Faithful Writer Conference: The second Faithful Writer conference, held at New College in Sydney, emphasised the “writing” more than the “faithful” this year – based on what I attended, it was a writing conference attended mostly by Christians, rather than a conference about Christian writing, which provided a contrast to last year and I hope they continue to mix it up in future. Mark Treddinick, the keynote speaker, was not a Christian but is a well-known writer, which created an interesting tension between his expertise and the audience’s lack of it, and vice versa. As a literary author, his emphasis was on the writing over the content: “the sentence is the thing”. Coming from a genre background, I am not used to this emphasis on writing over story – quite the opposite! Many of the guidelines, however, are the same. After lunch we broke into workshops. I went to Tony Payne’s “The Art of the Essay”. When he asked why we were there, I said I had spent too long in uni and was there to have my faith in essays as a worthwhile form restored, which he did. Also, we got to read Chesterton and Orwell, and that usually makes a good day even better. And I got to make new friends and catch up with old and eat doughnuts and drink strange drinks at dinner, so I am looking forward to next year. Karen and Rebecca did an excellent job of organising it and Karen very kindly put me up and fed me and took me to book-buying locations.

The Dark Knight: I reviewed this last month. And while I enjoyed it a second time (and parts of it held up *better*), I enjoyed the ‘Half-Pipe’ cinema at Mt Druitt even more. Big soft beanbags, very late at night after the conference, very hard to keep my eyes open.

Hellboy II: I had preview tickets to this and after some frantic calling around (I hate to see good tickets go to waste) Karissa came along. I enjoyed it much more than the first. Partly, I am certain, because of the big screen, but mostly because of del Toro. I’ve been muttering about how del Toro should make Neverwhere, but after seeing the Goblin Market in Hellboy II, I think he already has. So see it just for del Toro’s weirdly beautiful fantasies. And, you know, the rest of it wasn’t bad.

Persepolis: I saw this at the Brisbane Internation Film Festival with Kashelle and Aimee. I loved the book, and this was an excellent adaptation. Still episodic, but with changes as necessary, new scenes, missing scenes (I wish they could have put the footnotes in!). The art and animation were effortlessly true to the style and feeling of the book. See it if you can find it!

Ekka: No takers for my spare ticket!

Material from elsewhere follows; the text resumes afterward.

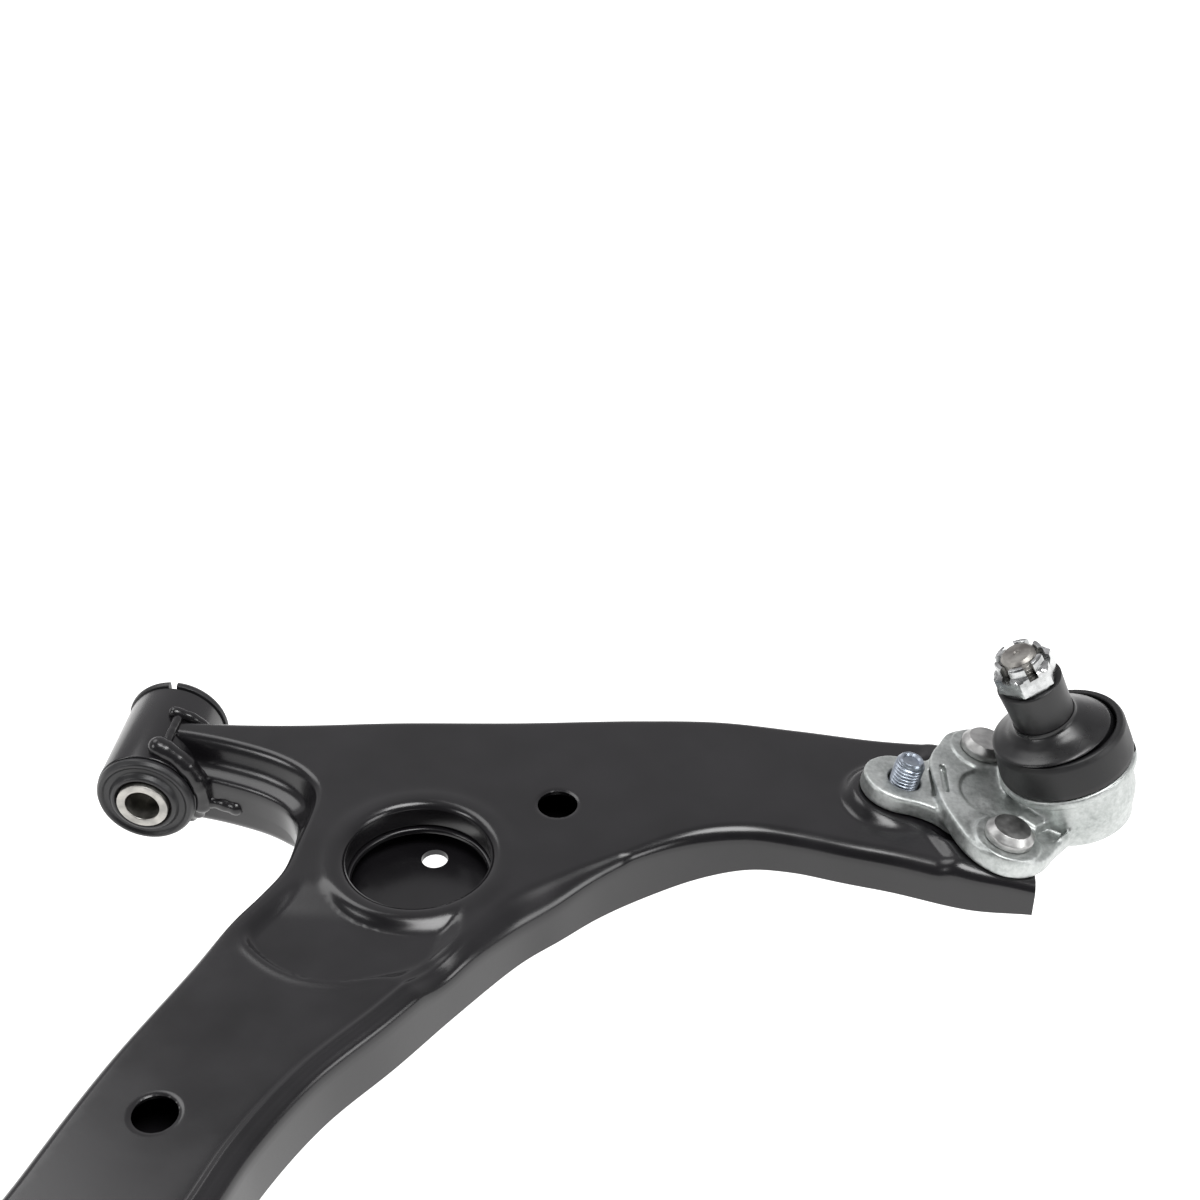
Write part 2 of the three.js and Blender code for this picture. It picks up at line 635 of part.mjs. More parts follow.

That is always a sad thing, and it feels a little odd to go to the Ekka alone. But it was a pleasant day, not too cold or too warm, and there were many things to eat (strawberries and cream, dagwood dogs, a neenish tart from the CWA stand) and stare at (wigs and cattle and utes and dogs and the very… forthright views of the judges of the contemporary art category) and draw (speed chainsaw contestants don’t hold poses very long) and buy (exotic chutney for my parents and a show bag for Deb).

Taken: The nice review is that it was a pretty good standard action movie, not too choppy in the filming or gory in the action. I will put the scathing review of the characterisation below, as it is quite long.

Bank Job: There are many movies I wish didn’t have sex scenes for my sake. This movie would have actually been improved by taking them out. Once it got them out of its system, it was a good, relentless, twisted, Brit/caper/crime story with a low-budget feel (I kept expecting Australian accents), one or two excellent performances, incompetent criminals you want to succeed mostly because everyone else out to get them is worse, and the bonus of being based on (inspired by) real events, which always makes slightly unbelievable storylines more enjoyable. I’m not looking at the characterisation in this one, because it didn’t creep me out quite as much as Taken.